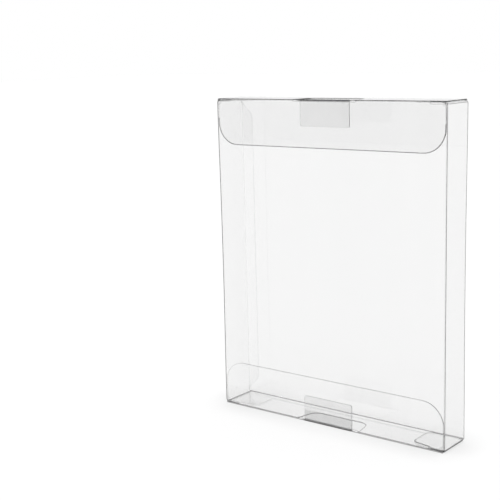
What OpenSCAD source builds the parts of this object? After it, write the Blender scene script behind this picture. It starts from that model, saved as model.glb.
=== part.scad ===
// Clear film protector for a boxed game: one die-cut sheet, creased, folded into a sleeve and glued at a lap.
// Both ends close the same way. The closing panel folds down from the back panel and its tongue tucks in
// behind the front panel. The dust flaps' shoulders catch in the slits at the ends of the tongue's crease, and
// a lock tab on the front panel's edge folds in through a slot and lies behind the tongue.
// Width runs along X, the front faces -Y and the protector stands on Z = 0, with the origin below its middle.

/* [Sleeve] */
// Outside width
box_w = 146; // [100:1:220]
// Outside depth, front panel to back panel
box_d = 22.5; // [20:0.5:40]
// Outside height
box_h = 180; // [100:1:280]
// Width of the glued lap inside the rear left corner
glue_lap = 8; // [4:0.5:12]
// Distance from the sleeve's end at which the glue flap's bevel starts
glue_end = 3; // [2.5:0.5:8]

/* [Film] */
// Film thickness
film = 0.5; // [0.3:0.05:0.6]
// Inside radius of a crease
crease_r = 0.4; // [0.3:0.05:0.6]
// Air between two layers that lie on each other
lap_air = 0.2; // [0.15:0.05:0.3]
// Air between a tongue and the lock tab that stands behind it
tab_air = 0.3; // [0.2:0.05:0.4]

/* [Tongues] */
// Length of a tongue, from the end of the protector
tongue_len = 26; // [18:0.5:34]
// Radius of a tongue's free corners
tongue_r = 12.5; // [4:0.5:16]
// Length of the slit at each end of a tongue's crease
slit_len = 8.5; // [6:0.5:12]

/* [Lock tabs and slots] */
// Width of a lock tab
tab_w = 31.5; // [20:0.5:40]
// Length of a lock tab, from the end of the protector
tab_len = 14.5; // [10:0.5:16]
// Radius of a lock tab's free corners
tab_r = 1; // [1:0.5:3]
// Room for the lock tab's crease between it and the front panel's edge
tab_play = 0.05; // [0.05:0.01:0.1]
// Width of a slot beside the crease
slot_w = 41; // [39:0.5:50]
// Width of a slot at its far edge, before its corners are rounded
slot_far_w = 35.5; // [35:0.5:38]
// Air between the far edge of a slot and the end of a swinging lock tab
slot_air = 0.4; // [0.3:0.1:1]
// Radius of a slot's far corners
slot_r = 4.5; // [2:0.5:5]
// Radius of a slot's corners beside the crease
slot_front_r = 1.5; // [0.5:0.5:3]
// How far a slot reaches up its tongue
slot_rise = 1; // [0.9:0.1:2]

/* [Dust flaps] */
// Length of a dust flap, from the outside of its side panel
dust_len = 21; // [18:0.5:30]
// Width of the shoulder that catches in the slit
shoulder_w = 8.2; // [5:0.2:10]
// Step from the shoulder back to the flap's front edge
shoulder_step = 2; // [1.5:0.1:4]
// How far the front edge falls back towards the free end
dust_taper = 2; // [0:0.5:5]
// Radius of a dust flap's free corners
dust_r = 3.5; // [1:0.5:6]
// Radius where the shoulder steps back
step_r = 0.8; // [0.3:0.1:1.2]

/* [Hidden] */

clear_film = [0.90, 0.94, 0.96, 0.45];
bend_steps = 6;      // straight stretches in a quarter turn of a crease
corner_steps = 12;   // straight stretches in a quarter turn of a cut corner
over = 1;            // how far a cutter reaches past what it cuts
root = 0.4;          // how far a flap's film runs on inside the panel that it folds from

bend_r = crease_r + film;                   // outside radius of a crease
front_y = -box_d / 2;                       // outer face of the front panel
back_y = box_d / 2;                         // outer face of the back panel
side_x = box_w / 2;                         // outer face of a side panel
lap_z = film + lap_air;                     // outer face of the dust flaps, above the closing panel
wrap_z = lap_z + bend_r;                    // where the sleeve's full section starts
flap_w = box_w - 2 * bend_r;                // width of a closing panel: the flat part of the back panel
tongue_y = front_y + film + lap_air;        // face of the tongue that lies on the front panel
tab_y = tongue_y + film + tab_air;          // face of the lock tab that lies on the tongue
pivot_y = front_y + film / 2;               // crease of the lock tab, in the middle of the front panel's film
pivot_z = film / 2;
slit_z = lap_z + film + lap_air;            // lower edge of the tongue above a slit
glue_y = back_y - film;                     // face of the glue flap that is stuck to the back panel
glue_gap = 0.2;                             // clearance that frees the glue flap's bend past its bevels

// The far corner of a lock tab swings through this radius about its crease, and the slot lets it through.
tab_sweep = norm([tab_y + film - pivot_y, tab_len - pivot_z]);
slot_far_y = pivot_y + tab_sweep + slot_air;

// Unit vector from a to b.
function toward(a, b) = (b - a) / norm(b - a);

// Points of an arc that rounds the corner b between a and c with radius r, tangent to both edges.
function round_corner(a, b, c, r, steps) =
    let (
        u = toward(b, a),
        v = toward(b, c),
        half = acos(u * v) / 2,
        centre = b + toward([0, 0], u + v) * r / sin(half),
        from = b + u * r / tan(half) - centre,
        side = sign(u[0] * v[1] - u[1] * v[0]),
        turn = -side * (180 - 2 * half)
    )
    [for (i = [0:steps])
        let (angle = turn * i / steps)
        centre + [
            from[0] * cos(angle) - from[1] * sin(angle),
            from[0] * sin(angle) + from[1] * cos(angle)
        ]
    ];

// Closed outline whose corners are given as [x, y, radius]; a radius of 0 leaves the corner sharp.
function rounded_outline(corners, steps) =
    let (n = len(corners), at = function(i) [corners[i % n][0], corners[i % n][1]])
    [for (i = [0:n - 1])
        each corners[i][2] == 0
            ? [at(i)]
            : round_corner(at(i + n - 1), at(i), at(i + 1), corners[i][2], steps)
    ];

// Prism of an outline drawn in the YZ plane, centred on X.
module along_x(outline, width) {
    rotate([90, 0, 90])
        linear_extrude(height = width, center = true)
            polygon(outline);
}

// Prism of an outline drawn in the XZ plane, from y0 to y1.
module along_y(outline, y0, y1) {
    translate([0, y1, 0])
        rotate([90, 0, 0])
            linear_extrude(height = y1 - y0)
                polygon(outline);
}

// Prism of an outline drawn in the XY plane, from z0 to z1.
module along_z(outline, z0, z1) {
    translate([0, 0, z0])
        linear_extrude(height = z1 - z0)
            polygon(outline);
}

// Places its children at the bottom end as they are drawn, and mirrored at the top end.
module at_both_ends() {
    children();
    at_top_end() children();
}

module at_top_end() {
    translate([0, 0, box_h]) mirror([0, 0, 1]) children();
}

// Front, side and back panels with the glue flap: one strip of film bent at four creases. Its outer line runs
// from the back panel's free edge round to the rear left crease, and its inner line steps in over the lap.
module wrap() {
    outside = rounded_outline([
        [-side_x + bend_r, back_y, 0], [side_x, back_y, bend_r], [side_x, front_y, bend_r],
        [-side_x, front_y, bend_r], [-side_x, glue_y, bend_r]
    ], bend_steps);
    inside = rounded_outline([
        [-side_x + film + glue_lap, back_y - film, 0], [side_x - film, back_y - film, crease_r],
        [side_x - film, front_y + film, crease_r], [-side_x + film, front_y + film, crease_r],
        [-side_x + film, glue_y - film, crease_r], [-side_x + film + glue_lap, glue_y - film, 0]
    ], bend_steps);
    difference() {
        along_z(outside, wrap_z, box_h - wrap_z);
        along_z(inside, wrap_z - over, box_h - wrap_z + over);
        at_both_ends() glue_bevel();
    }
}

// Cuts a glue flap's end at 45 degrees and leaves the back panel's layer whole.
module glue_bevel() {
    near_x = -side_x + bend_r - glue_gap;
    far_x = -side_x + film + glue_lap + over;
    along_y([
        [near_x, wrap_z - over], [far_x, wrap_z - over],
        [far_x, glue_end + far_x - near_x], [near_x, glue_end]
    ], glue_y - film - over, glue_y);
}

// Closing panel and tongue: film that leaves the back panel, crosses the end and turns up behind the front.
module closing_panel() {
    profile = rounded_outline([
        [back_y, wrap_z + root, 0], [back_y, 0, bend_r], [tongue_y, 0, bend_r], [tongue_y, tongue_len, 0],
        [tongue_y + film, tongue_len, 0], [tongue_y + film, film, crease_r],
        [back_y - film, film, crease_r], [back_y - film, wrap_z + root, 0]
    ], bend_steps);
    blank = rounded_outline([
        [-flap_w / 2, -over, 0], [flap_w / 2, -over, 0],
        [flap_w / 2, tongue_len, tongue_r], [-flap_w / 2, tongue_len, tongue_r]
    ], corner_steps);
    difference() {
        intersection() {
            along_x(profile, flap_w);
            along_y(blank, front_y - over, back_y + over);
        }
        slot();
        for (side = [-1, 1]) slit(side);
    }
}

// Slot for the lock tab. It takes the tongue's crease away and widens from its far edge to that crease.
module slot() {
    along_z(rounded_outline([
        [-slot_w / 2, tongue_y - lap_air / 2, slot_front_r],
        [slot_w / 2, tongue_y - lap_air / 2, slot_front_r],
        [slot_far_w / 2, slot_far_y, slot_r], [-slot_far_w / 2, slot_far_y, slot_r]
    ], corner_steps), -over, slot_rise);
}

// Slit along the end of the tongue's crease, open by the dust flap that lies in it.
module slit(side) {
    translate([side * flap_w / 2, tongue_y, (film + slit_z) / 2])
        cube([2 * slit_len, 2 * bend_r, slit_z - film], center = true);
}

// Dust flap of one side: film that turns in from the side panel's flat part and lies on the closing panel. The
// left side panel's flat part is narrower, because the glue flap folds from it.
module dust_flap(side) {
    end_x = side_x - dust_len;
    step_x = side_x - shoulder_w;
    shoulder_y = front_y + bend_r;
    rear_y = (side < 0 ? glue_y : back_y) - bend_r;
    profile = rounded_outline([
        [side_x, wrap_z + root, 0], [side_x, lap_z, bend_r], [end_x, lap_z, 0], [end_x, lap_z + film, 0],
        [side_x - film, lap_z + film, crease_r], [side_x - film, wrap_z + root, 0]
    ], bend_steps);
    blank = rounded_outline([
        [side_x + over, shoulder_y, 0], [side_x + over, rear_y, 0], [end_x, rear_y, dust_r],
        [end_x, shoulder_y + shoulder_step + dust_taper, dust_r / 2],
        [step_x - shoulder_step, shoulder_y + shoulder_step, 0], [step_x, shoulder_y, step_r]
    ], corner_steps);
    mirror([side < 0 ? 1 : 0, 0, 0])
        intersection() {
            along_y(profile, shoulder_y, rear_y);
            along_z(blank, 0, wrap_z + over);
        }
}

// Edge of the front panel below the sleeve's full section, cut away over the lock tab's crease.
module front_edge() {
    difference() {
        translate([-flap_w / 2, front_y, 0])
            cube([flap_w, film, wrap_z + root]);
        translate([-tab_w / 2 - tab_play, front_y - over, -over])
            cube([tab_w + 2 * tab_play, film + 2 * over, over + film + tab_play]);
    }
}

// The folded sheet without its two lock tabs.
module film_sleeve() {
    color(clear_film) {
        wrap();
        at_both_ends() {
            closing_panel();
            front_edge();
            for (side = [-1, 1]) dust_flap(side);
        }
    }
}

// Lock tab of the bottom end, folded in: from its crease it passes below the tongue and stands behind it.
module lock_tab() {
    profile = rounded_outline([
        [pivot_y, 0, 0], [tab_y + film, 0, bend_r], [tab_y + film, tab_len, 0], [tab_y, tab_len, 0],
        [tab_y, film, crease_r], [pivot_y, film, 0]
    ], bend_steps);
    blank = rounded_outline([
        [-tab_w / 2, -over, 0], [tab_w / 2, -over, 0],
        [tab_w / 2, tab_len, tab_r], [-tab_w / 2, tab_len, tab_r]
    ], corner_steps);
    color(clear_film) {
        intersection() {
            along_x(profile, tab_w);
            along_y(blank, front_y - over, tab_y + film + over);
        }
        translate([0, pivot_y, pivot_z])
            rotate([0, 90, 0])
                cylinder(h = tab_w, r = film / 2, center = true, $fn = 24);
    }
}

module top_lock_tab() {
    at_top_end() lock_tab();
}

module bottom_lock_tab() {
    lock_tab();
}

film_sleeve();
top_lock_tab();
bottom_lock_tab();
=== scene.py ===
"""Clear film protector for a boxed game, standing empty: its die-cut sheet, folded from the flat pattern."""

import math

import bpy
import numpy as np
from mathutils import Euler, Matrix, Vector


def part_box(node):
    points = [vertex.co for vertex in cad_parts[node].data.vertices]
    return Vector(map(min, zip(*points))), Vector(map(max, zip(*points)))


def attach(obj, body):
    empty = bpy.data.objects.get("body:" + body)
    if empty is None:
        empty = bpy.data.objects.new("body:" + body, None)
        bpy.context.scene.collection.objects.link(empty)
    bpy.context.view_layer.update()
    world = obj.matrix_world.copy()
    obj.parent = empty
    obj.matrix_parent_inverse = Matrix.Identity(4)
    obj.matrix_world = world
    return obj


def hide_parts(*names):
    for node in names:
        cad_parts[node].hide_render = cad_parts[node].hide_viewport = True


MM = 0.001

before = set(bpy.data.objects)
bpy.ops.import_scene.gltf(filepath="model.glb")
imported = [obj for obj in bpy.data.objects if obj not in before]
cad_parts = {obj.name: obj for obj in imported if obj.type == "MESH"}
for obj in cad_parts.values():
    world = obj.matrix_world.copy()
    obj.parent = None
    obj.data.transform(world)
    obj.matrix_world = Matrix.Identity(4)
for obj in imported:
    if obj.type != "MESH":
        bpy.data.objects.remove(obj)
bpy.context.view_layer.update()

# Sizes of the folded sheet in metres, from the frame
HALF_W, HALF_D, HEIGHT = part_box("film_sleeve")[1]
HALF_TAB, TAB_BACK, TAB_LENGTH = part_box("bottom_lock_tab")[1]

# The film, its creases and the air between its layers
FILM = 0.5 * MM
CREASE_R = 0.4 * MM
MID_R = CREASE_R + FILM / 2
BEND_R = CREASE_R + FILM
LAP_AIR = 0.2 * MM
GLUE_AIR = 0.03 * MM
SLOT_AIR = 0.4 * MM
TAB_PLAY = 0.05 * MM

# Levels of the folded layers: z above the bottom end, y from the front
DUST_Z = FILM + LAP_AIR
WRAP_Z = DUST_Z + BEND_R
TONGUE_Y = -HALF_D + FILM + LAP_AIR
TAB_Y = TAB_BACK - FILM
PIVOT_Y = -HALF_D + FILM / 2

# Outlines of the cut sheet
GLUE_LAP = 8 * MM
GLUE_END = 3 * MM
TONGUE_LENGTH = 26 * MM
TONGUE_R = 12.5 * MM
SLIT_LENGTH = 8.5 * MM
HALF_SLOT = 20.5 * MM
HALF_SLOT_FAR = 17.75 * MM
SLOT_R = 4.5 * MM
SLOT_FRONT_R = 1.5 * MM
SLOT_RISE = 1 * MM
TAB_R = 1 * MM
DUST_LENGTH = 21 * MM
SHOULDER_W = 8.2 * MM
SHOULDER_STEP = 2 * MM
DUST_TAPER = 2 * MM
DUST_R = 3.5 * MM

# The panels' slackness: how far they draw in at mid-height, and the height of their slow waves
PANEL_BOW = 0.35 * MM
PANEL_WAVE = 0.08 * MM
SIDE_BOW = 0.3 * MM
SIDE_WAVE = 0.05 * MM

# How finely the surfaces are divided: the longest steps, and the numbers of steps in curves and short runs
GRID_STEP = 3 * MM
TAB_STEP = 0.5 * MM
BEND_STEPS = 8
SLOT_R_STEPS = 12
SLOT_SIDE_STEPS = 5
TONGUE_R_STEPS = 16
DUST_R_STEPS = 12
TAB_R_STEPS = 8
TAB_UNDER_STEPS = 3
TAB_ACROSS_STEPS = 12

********

__STATED TASK__. Print, without alteration, the lines from the line with "stands behind it." to the line with "obj.matrix_world = world". Include both of them, and omit every other line.

__TASK ANSWER__.
// Lock tab of the bottom end, folded in: from its crease it passes below the tongue and stands behind it.
module lock_tab() {
    profile = rounded_outline([
        [pivot_y, 0, 0], [tab_y + film, 0, bend_r], [tab_y + film, tab_len, 0], [tab_y, tab_len, 0],
        [tab_y, film, crease_r], [pivot_y, film, 0]
    ], bend_steps);
    blank = rounded_outline([
        [-tab_w / 2, -over, 0], [tab_w / 2, -over, 0],
        [tab_w / 2, tab_len, tab_r], [-tab_w / 2, tab_len, tab_r]
    ], corner_steps);
    color(clear_film) {
        intersection() {
            along_x(profile, tab_w);
            along_y(blank, front_y - over, tab_y + film + over);
        }
        translate([0, pivot_y, pivot_z])
            rotate([0, 90, 0])
                cylinder(h = tab_w, r = film / 2, center = true, $fn = 24);
    }
}

module top_lock_tab() {
    at_top_end() lock_tab();
}

module bottom_lock_tab() {
    lock_tab();
}

film_sleeve();
top_lock_tab();
bottom_lock_tab();
=== scene.py ===
"""Clear film protector for a boxed game, standing empty: its die-cut sheet, folded from the flat pattern."""

import math

import bpy
import numpy as np
from mathutils import Euler, Matrix, Vector


def part_box(node):
    points = [vertex.co for vertex in cad_parts[node].data.vertices]
    return Vector(map(min, zip(*points))), Vector(map(max, zip(*points)))


def attach(obj, body):
    empty = bpy.data.objects.get("body:" + body)
    if empty is None:
        empty = bpy.data.objects.new("body:" + body, None)
        bpy.context.scene.collection.objects.link(empty)
    bpy.context.view_layer.update()
    world = obj.matrix_world.copy()
    obj.parent = empty
    obj.matrix_parent_inverse = Matrix.Identity(4)
    obj.matrix_world = world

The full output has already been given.